Anti-Charlie Hebdo protests continue in Niger

At least five killed in capital Niamey as protesters torch churches and police cars, bringing city’s death toll to ten.

New protests broke out in Niamey after at least four people were killed in demonstrations in Zinder [AFP]

At least five people in Niger’s capital Niamey have been killed in protests against French newspaper Charlie Hebdo’s cartoons of the Prophet Muhammad, AFP news agency reported, quoting the country’s President Mahamadou Issoufou.

“In Niamey, the tally is five dead, all civilians,” said Issoufou. He added that the toll from protests in Niger’s second city of Zinder a day earlier had climbed from four to five dead, AFP reported.

The deaths brought the death toll from two days of violence in the West African country to eleven in total.

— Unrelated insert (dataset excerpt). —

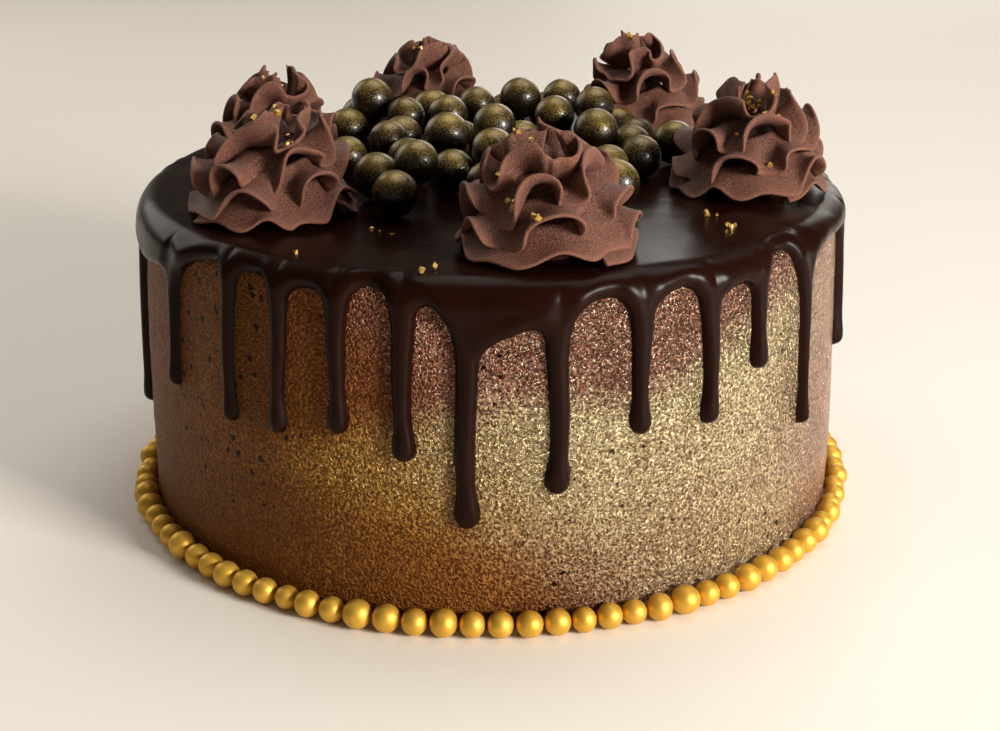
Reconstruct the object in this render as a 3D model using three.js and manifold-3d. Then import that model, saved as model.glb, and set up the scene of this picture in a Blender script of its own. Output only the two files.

Police fired teargas at crowds of stone-throwing youths who set fire to at least six churches and looted shops in Niamey on Saturday after authorities banned a meeting called by local Islamic leaders. A police station was attacked and at least two police cars burned.

Police sources told Reuters that two charred bodies were found inside a burned church on the outskirts of Niamey, while the body of a woman was found in a bar. She was believed to have been suffocated by teargas and smoke, they said.

“They offended our Prophet Muhammad. That’s what we didn’t like,” protester Amadou Abdoul Ouahab said.

“This is the reason why we have asked Muslims to come, so that we can explain this to them, but the state refused. That’s why we’re angry today.”

In a warning to French citizens in Niger, the French embassy said on its website: “Be very cautious, avoid going out.”

Demonstrations were also reported in regional towns, including Maradi, 600km east of Niamey, where two churches were burned. Another church and a residence of the foreign minister were burned in the eastern town of Goure.

On Friday, a police officer and three civilians were killed in demonstrations against Charlie Hebdo’s cartoons in Niger’s second largest city of Zinder.

The death toll from Friday’s clashes rose to five on Saturday after emergency services discovered a burned body inside a Catholic Church, Reuters reported.

Peaceful marches took place after Friday prayers in the capital cities of other West African countries – Mali, Senegal and Mauritania – and Algeria in North Africa, which are all also former French colonies.

Thousands of Muslims demonstrated across the world on Friday, venting fury over the new Prophet Muhammad cartoon that Charlie Hebdo published in the wake of attacks on its offices and elsewhere in Paris last week.

Many Muslims see any depiction of Islam’s prophet as offensive, while many Western governments support Charlie Hebdo’s position that publishing the cartoons is an exercise in freedom of expression.